Migrants on the Front Lines of Global Class War

The Supreme Court recently jeopardized the asylum claims of tens of thousands of Central American, Caribbean, African, and Asian migrants. It’s the latest in an escalating effort to fence off the US from the world’s poor — at a time when, more than ever, we should be letting them in.

Newly-Formed Mexican National Guard  Patrols Mexican-Guatemalan Border

Migrants walk into a field in order to avoid a checkpoint on the highway on June 19, 2019 in Tapachula, Mexico. The Mexican government launched a deployment of the National Guard seeking to control the flux of migrants crossing from Guatemala to Mexico, as part of an agreement with the US government to avoid tariffs on all Mexican exports. (Toya Sarno Jordan / Getty Images)
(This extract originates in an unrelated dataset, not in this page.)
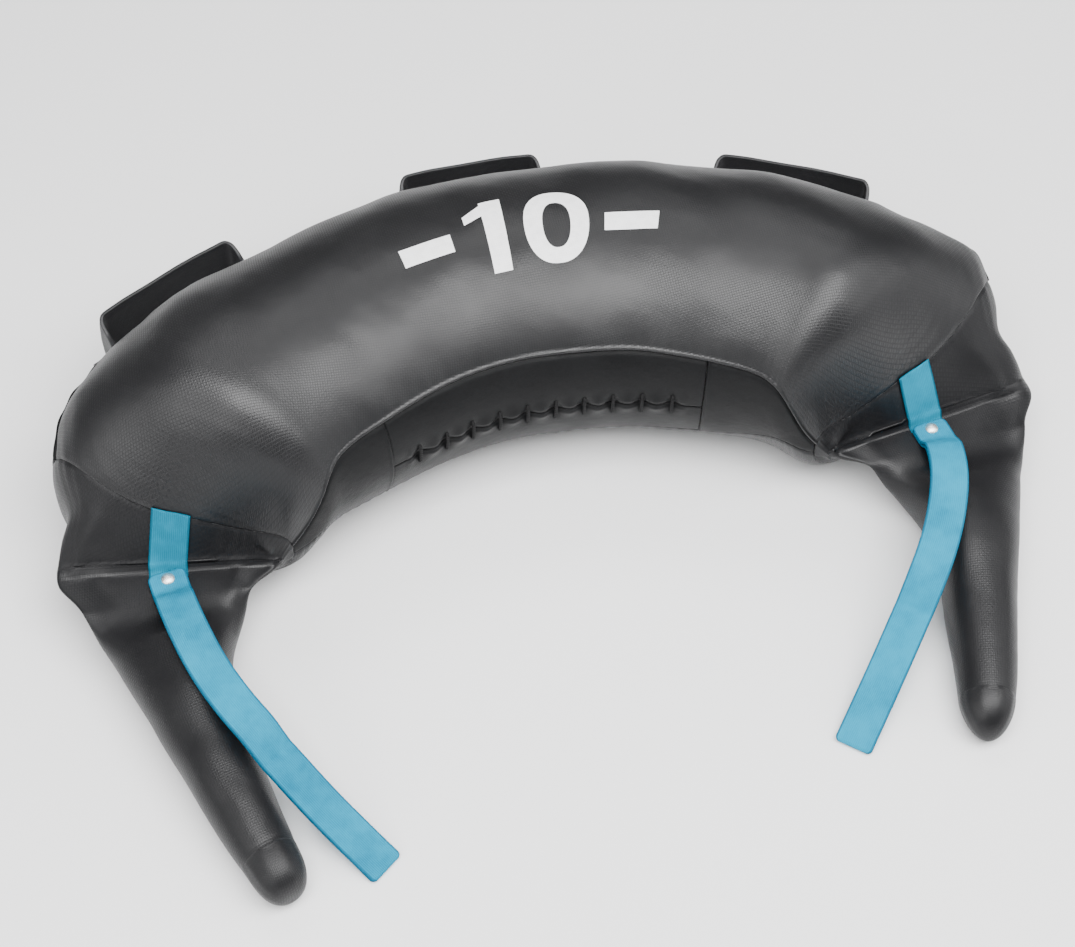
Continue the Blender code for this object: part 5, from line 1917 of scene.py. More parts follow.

A recent US Supreme Court decision has jeopardized the asylum claims of tens of thousands of Central American, Caribbean, African, and Asian migrants hoping to enter the United States at the southern border. The decision has brought new anguish and uncertainties to those already facing desperate conditions in Mexico.

On September 11, the court ruled 5–4 to allow the Trump administration’s new asylum restrictions to go into effect, pending ongoing litigation. With limited exceptions, the measure prohibits anyone from requesting asylum at the US–Mexico border who previously transited through another country, effectively banning all but Mexicans from seeking such protections.

The asylum ban is the latest in an escalating effort to fence off the United States from the racialized global poor, while ICE purges the country from within. In the context of mounting economic and ecological crises, we are faced with an increasingly dire choice: surrendering to global apartheid, enforced by US imperial power, or a collective struggle, guided by solidarity.